A lucrative strategy
In the first two quarters of 2013, Questcor's revenue has grown about 60% year-over-year and its stock has soared 115%. The backbone to these gains are Acthar Gel , a product used to treat 19 indications, including infantile spasms, multiple sclerosis, nephrotic syndrome and now rheumatology indications such as psoriatic arthritis and rheumatoid arthritis.
These new indications are helping to drive growth, as Questcor had its greatest launch in Acthar's history with rheumatology; the company shipped 300 of its 7,050 Acthar vials in the last quarter. Moreover, Questcor is piling up indications and continues to test Acthar in clinical studies.
The company is expanding its studies to grow its market share in lupus, Lou Gehrig's disease, and in treating countless other diseases. Essentially, Questor is a biotechnology company, but its goals center around Acthar, and developing this product to treat as many indications as possible.
Far superior upside
What's exciting about Questcor as an investment opportunity is that shares appropriately reflect the growth and risks associated with Acthar. To explain, consider the valuation and performance of companies with similar objectives such as Alexion (NASDAQ: ALXN ) and Aegerion (NASDAQ: AEGR ) .
Alexion's Soliris is approved to treat two rare genetic and blood disorders. If all goes according to plan, Soliris will expand to treat seven total indications if proven successful in clinical trials. Therefore, it's possible that Soliris reaches peak sales estimates of $4 billion, but as of now, annual sales are $1.32 billion. And much of Alexion's valuation rests on the company's ability to expand and successfully market Soliris. Currently trading with a market cap of $21 billion, there is essentially no room for operational error, creating more downside than upside.

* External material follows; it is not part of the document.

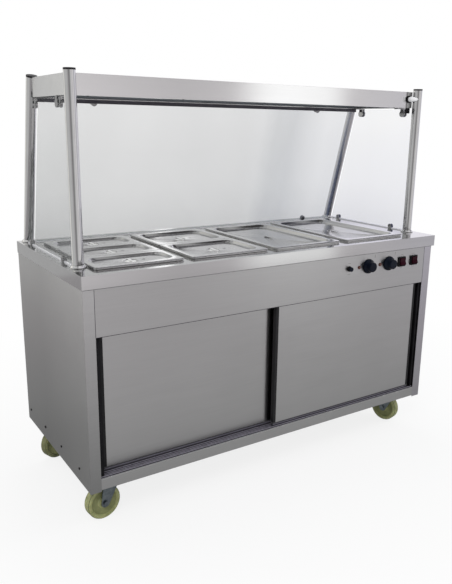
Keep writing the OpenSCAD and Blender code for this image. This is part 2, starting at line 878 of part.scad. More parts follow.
// Clamp that hangs under the end of the hood, its arm towards -X
module end_clamp_high() {
  mirror([0, 0, 1]) difference() {
    union() {
      clamp_body(clamp_drop, clamp_d, clamp_t, clamp_foot);
      span([-glass_x + post_x - post_d, -clamp_foot, 0], [0, clamp_foot, 4]);
    }
    clamp_slot(end_glass_drop);
  }
}

// Clamp of the rear pane on the worktop
module rear_clamp_low(x) {
  difference() {
    leaning(x) translate([0, rear_local_y, 0]) rotate([0, 0, 90])
      clamp_body(clamp_low_d / 2 + 7, clamp_low_d, clamp_low_t, clamp_foot_low);
    leaning(x) translate([0, rear_local_y, 0]) rotate([0, 0, 90]) clamp_slot(rear_local_z0 + 1);
    span([x - 60, post_y_rear - 90, top_z - 60], [x + 60, post_y_rear + 60, top_z]);
  }
}

// Clamp of the rear pane on the hood's rear lip
module rear_clamp_high(x) {
  difference() {
    union() {
      leaning(x) translate([0, rear_local_y, rear_local_z1 + 1]) rotate([0, 0, 90])
        rod_x([-clamp_t / 2, 0, 0], clamp_lip_d / 2, clamp_t);
      span([x - clamp_foot, hood_y1, lip_z + 1], [x + clamp_foot, rear_glass_y1 + 6, hood_z0]);
    }
    leaning(x) translate([0, rear_local_y, rear_local_z1]) mirror([0, 0, 1]) rotate([0, 0, 90])
      clamp_slot(0);
  }
}

module glass_clamps() {
  color([0.85, 0.85, 0.86]) in_frame() {
    for (m = [0, 1], y = clamp_low_y)
      mirror([m, 0, 0]) translate([glass_x, y, top_z]) end_clamp_low();
    for (m = [0, 1], y = clamp_high_y)
      mirror([m, 0, 0]) translate([glass_x, y, hood_z0]) end_clamp_high();
    for (x = [clamp_low_in - post_x, post_x - clamp_low_in]) rear_clamp_low(x);
    for (x = [hood_x0 + clamp_high_in[0], hood_x1 - clamp_high_in[1]]) rear_clamp_high(x);
  }
}

// Rivets from the front and from the rear of the side panel
rivet_front = 103;
rivet_rear = 38;

function rivet_y(i) = cab_y0 + rivet_front + i * (cab_y1 - cab_y0 - rivet_front - rivet_rear) / 3;

// Rivets of the side panel, screws and bracket of the hood and bolts of the caster plates
module fasteners() {
  color([0.3, 0.3, 0.31]) in_frame() {
    for (i = [0 : 3])
      rod_x([cab_x0 - 0.9, rivet_y(i), deck_z + 8], 3.2, 0.9);
    for (i = [0 : 4]) {
      rod_z([hood_screw_x(i), screw_y, hood_z0 - 2], 3.6, 2);
      rod_z([hood_screw_x(i), screw_y, hood_z0 - 1], 2, 8);
    }
    for (c = caster_at, sx = [-1, 1], sy = [-1, 1])
      translate([c[0] + sx * 40, c[1] + sy * 30, caster_h - 4]) rod_z([0, 0, -5], 6, 5);
    span([hood_x1 - 32, hood_y0 + 2, hood_z0 - 22], [hood_x1 - 8, hood_y0 + 5, hood_z0]);
  }
}

// Casters

module caster_plates() {
  color(zinc) in_frame() for (c = caster_at) translate([c[0], c[1], 0]) {
    span([-50, -40, caster_h - 4], [50, 40, caster_h]);
    rod_z([0, 0, race_z], 26, caster_h - 4 - race_z);
    rod_z([0, 0, crown_z - 3 - seat], 6, race_z - crown_z + 3 + seat);
    rod_z([0, 0, crown_z - 3 - seat], 10, 3);
  }
}

// Fork with its axle, the wheel trailing along +X from the swivel axis
module fork(i) {
  c = caster_at[i];
  axle_z = wheel_d / 2;
  color(zinc) in_frame() translate([c[0], c[1], 0]) rotate([0, 0, c[2]]) {
    difference() {
      union() {
        rod_z([0, 0, crown_z], hub_w / 2 + leg_t + 4, crown_t);
        span([0, -hub_w / 2 - leg_t, crown_z], [trail + 4, hub_w / 2 + leg_t, crown_z + crown_t]);
        for (s = [-1, 1])
          translate([0, s * (hub_w / 2 + leg_t / 2) + leg_t / 2, 0]) rotate([90, 0, 0])
            linear_extrude(leg_t) union() {
              polygon([
                [-24, crown_z + crown_t], [trail + 4, crown_z + crown_t],
                [trail + 16, axle_z + 4], [trail - 13, axle_z - 10]
              ]);
              translate([trail, axle_z]) circle(r = 16);
            }
      }
      rod_z([0, 0, crown_z - cut], 6 + run_fit, crown_t + 2 * cut);
      rod_y([trail, -hub_w, axle_z], axle_r + run_fit, 2 * hub_w);
    }
    rod_y([trail, -hub_w / 2 - leg_t - 6, axle_z], axle_r, hub_w + 2 * leg_t + 12);
    for (s = [-1, 1])
      rod_y([trail, s * (hub_w / 2 + leg_t + run_fit + 3) - 3, axle_z], 9, 6);
  }
}

module wheel(i) {
  c = caster_at[i];
  r = wheel_d / 2;
  w = wheel_w / 2;
  hub = hub_w / 2 - seat;
  bore = axle_r + run_fit;
  color(nylon) in_frame() translate([c[0], c[1], 0]) rotate([0, 0, c[2]])
    translate([trail, 0, r]) rotate([90, 0, 0]) rotate_extrude($fn = 96) polygon([
      [bore, -hub], [17, -hub], [18, -w + 4], [23, -10], [44, -10], [49, -w + 2], [52, -w], [r - 4, -w],
      [r, -w + 5], [r, w - 5], [r - 4, w], [52, w], [49, w - 2], [44, 10], [23, 10], [18, w - 4],
      [17, hub], [bore, hub]
    ]);
}

// Pans and lids: bay, first cell, number of cells in the bay

module pan(bay, cell, cells) {
  d = bay_d / cells;
  x = bay_x + bay * bay_pitch + pan_inset;
  y = bay_y + cell * d + lid_gap / 2 + pan_inset;
  w = bay_w - 2 * pan_inset;
  dy = d - lid_gap - 2 * pan_inset;
  bar = cells > 1 ? 12 : 0;
  y0 = cell == 0 ? 0 : bar - rim_rest;
  y1 = cell == cells - 1 ? 0 : bar - rim_rest;
  wall = rim_rest + 0.5;
  foot = top_z + (cells > 1 ? 0.7 : 0) + seat;
  color(steel) in_frame() difference() {
    union() {
      round_slab(x, y, rim_z - pan_t, w, dy, pan_t, 10);
      difference() {
        round_slab(x, y, foot, w, dy, rim_z - foot, 10);
        round_slab(x + pan_t, y + pan_t, foot - cut, w - 2 * pan_t, dy - 2 * pan_t, rim_z, 9);
      }
      round_slab(
        x + wall, y + wall + y0, rim_z - pan_depth,
        w - 2 * wall, dy - 2 * wall - y0 - y1, pan_depth, pan_corner
      );
    }
    round_slab(
      x + wall + pan_t, y + wall + y0 + pan_t, rim_z - pan_depth + pan_t,
      w - 2 * wall - 2 * pan_t, dy - 2 * wall - y0 - y1 - 2 * pan_t, pan_depth + cut, pan_corner - pan_t
    );
  }
}

// Lid with a sunk centre, a round finger dish with a strap, and a vent hole on the small ones
module lid(bay, cell, cells) {
  d = bay_d / cells;
  x = bay_x + bay * bay_pitch;
  y = bay_y + cell * d + lid_gap / 2;
  dy = d - lid_gap;
  z1 = top_z + lid_rise;
  sink = cells == 1 ? 20 : cells == 2 ? 18 : 14;
  edge = 20;
  lip = lid_lip;
  rim = lid_rim;
  cx = x + bay_w / 2;
  cy = y + dy / 2;
  color(steel) in_frame() difference() {
    union() {
      round_slab(x, y, z1 - lip, bay_w, dy, lip, 12);
      round_slab(x + rim, y + rim, z1 - sink - pan_t, bay_w - 2 * rim, dy - 2 * rim, sink + pan_t, edge);
      rod_z([cx, cy, z1 - sink - dish_deep - pan_t], dish_r + pan_t, dish_deep + pan_t);
    }
    difference() {
      round_slab(x + pan_t, y + pan_t, z1 - lip - cut, bay_w - 2 * pan_t, dy - 2 * pan_t, lip + cut - pan_t, 11);
      round_slab(x + rim, y + rim, z1 - lip - 2 * cut, bay_w - 2 * rim, dy - 2 * rim, lip + 3 * cut, edge);
    }
    round_slab(x + rim + pan_t, y + rim + pan_t, z1 - sink,
               bay_w - 2 * (rim + pan_t), dy - 2 * (rim + pan_t), sink + cut, edge - pan_t);
    difference() {
      rod_z([cx, cy, z1 - sink - dish_deep], dish_r, dish_deep + cut);
      span([cx - 5, cy - dish_r - 1, z1 - sink - 2], [cx + 5, cy + dish_r + 1, z1 - sink]);
    }
    if (cells > 1)
      rod_z([cx + 48, cy, z1 - sink - pan_t - cut], 4.5, pan_t + 2 * cut);
  }
}

worktop();
left_side_panel();
right_side_panel();
rear_panel();
control_fascia();
base_tray();
door_tracks();
door_jambs();
cupboard_shelf();
bain_marie_tank();
pan_bars();
tank_element();
cupboard_heater();
drain_pipe();
thermostats();
neon_lamps();
switch_housings();
supply_box();
gantry_posts();
post_feet();
post_caps();
hood_shell();
heat_lamps();
cable_conduit();
rear_glass();
end_glasses();
glass_clamps();
fasteners();
caster_plates();
left_door();
left_door_trim();
right_door();
right_door_trim();
knob_left();
knob_right();
rocker_left();
rocker_right();
push_button();
fork(0);  // fork_fl
fork(1);  // fork_fr
fork(2);  // fork_rl
fork(3);  // fork_rr
wheel(0);  // wheel_fl
wheel(1);  // wheel_fr
wheel(2);  // wheel_rl
wheel(3);  // wheel_rr
pan(0, 0, 3);  // pan_1a
pan(0, 1, 3);  // pan_1b
pan(0, 2, 3);  // pan_1c
pan(1, 0, 2);  // pan_2a
pan(1, 1, 2);  // pan_2b
pan(2, 0, 1);  // pan_3
pan(3, 0, 1);  // pan_4
lid(0, 0, 3);  // lid_1a
lid(0, 1, 3);  // lid_1b
lid(0, 2, 3);  // lid_1c
lid(1, 0, 2);  // lid_2a
lid(1, 1, 2);  // lid_2b
lid(2, 0, 1);  // lid_3
lid(3, 0, 1);  // lid_4
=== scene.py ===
"""Looks of the mobile serving counter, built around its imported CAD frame."""

import json
import math

import bmesh
import bpy
from mathutils import Matrix, Vector


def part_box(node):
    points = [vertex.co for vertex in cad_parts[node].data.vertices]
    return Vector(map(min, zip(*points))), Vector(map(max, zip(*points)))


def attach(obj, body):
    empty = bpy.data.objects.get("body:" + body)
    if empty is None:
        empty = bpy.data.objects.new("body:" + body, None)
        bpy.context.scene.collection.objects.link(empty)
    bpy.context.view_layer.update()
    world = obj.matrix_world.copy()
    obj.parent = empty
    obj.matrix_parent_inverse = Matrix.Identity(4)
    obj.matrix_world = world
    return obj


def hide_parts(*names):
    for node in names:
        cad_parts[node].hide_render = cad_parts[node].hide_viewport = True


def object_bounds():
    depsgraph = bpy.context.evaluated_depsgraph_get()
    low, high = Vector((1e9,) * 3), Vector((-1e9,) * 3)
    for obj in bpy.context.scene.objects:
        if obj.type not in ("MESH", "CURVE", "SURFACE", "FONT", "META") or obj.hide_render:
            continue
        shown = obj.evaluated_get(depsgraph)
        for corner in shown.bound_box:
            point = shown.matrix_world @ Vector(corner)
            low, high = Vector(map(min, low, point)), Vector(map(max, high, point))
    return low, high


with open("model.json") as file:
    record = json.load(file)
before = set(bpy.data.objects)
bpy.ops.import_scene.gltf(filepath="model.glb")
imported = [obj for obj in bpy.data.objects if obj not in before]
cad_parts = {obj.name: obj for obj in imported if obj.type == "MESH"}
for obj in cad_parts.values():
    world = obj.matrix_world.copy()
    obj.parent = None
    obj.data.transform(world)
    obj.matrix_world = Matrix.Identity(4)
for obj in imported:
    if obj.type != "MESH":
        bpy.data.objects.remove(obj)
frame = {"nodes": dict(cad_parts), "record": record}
nodes = frame["nodes"]
cad_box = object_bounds()

MM = 0.001
# Tints
NEUTRAL = (1.0, 1.0, 1.0)
WARM = (1.0, 0.985, 0.93)
PINK = (1.0, 0.965, 0.985)
LAVENDER = (0.985, 0.965, 1.03)

# Camera, fitted to the photograph: angles in degrees, place in metres, lengths in its pixels
PHOTO_W, PHOTO_H = 452, 584
CAMERA_AZIMUTH, CAMERA_ELEVATION, CAMERA_ROLL = -33.92, 14.2, 1.0
CAMERA_AT = Vector((-1.46812, -2.20002, 1.36007))
CAMERA_FOCAL_PX = 650.4
CAMERA_CENTRE_PX = (240.4, 287.6)

# Lids: how many share the bay of each one, and the depth of the recess by that number
LIDS = {"lid_1a": 3, "lid_1b": 3, "lid_1c": 3, "lid_2a": 2, "lid_2b": 2, "lid_3": 1, "lid_4": 1}
LID_SINK = {1: 14 * MM, 2: 11 * MM, 3: 8.5 * MM}
# Pressed sheet of a lid: thickness, height of the folded lip, width of the flat rim
LID_SHEET = 1.2 * MM
LID_LIP = 4.5 * MM
LID_RIM = 24 * MM
# Corners of the lid and of its recess, seen from above
LID_CORNER = 12 * MM
LID_RECESS_CORNER = 38 * MM
# Radii of its bends, from the outer edge inwards, and the slope of the recess's wall
LID_EDGE = 2.4 * MM
LID_STEP = 2 * MM
LID_FILLET = 4 * MM
LID_DRAFT = 3 * MM
# Depths under the rim between which the outer edge is painted as a dark line of shadow, and the
# edge's width; below them the lip is painted light
LINE_TOP = 1.2 * MM
LINE_FOOT = 3 * MM
LINE_WIDE = 1.4 * MM
# Painted shade on the recess's rear wall: its foot's height above the recess's floor, and how steep
# it is (the least part of a face's normal that points to the front)
SHADE_FOOT = 0.8 * MM
SHADE_FACING = 0.4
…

Aegerion is another company with high expectations. Its drug Juxtapid treats a rare cholesterol disease and already has 215 patients on the drug. As a result, Aegerion's valuation has increased 485% in the last year, creating a market cap of $2.4 billion, as expectations rise. The problem is that the FDA estimates only one in one million occurrences of the disease, leaving some to wonder how much upside really exists for Juxtapid. With a $2.4 billion valuation, there is very little room for operational error. Thus, Aegerion must expand into other regions and increase Juxtapid's indications in order to maintain momentum.
In the case of Questcor, it has revenue of $620 million over the last 12 months and a market capitalization of $3.45 billion. Questcor trades with a price/sales of just five versus 15.5 for Alexion. In fact, Questcor's P/E ratio is the same as Alexion's price to sales, showing significant value in shares of Questcor.
Furthermore, Questcor is expected to see continued growth; it trades with a PEG ratio of 0.43, which is a metric used to compare valuation to a company's five year projected EPS growth. In theory, a 1.0 equals fair value and anything below 1.0 signals that a company is undervalued relative to projected growth. In comparison, Alexion has a PEG ratio of 1.38.
Simply put, Questcor looks very cheap. The company continues to grow and prove naysayers wrong regarding Acthar. Moreover, Questcor has given shareholders the ultimate sign of confidence with its 20% dividend hike on Thursday, now paying a forward yield of 2.2%. In comparison to Alexion and Aegerion, or other biotechs such as Celgene or Regeneron, Questcor is the only in this class that pays a dividend, further proving to investors that management is sure of its own product.